Some drive from Tucson or El Paso, so they can bring their own hardware. Others fly into Los Mochis, near the Pacific coast, take the trains, then rent bikes. On the main drag in Creel, the canyons' gateway town, bike-rental income for Tres Amigos Canyon Expeditions' bike shop was $150 in July 2003 and $1,500 in July 2004.

Cyclist and guide Arturo Gutierrez, who started a summertime mountain bike competition in the mid-1990s, has seen it mushroom from 70 riders to more than 400 last year. This summer, the 37-year-old Gutierrez, who also guides trips for outside companies and runs a bike tour operation called Umarike Expeditions, is forecasting 800 competitors.
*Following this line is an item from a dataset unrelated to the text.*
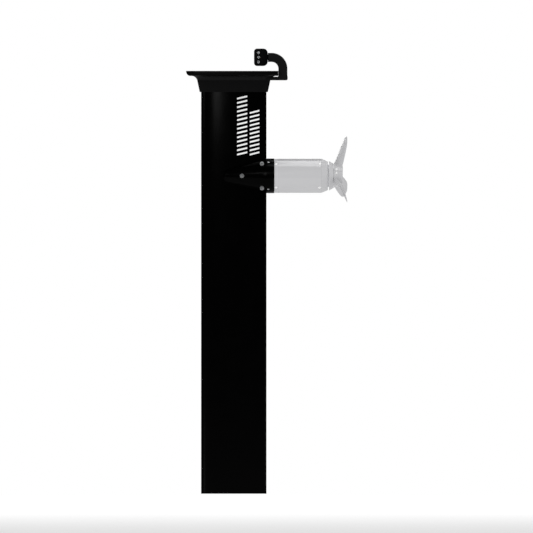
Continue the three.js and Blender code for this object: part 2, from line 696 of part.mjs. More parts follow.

For Kloet, it's a whole new world of biking. He eludes a belligerent cow at the canyon bottom, then presses on as the other bikers halt to gobble snacks, admire the deep green Batopilas River and pile into a pair of following vehicles.

"Best ride I've ever done," says Cindy Crean, 41, of Connecticut.

Kloet, meanwhile, is on the heels of Gutierrez. Through another 10, 15, 20 miles they pedal on along the rising, falling, narrowing, twisting road. At last the two reach the entrance to downtown Batopilas, the 800-soul town, founded by silver miners in 1709, that serves as the center of canyon-floor civilization.

This is a good piece of riding, Gutierrez says later. But the real test, he whispers, will be the climb back out.

Most riders don't even try, or make it less than halfway. From canyon floor to the beginning of paved road, it's about 40 miles, including some 9,000 feet of climbing. Nine years ago, Colorado-based mountain-biking champion Sarah Ballantyne made the climb in about 4 1/2 hours, says Gutierrez, and most strong riders take five or six.

For Kloet, there's only one way to find out.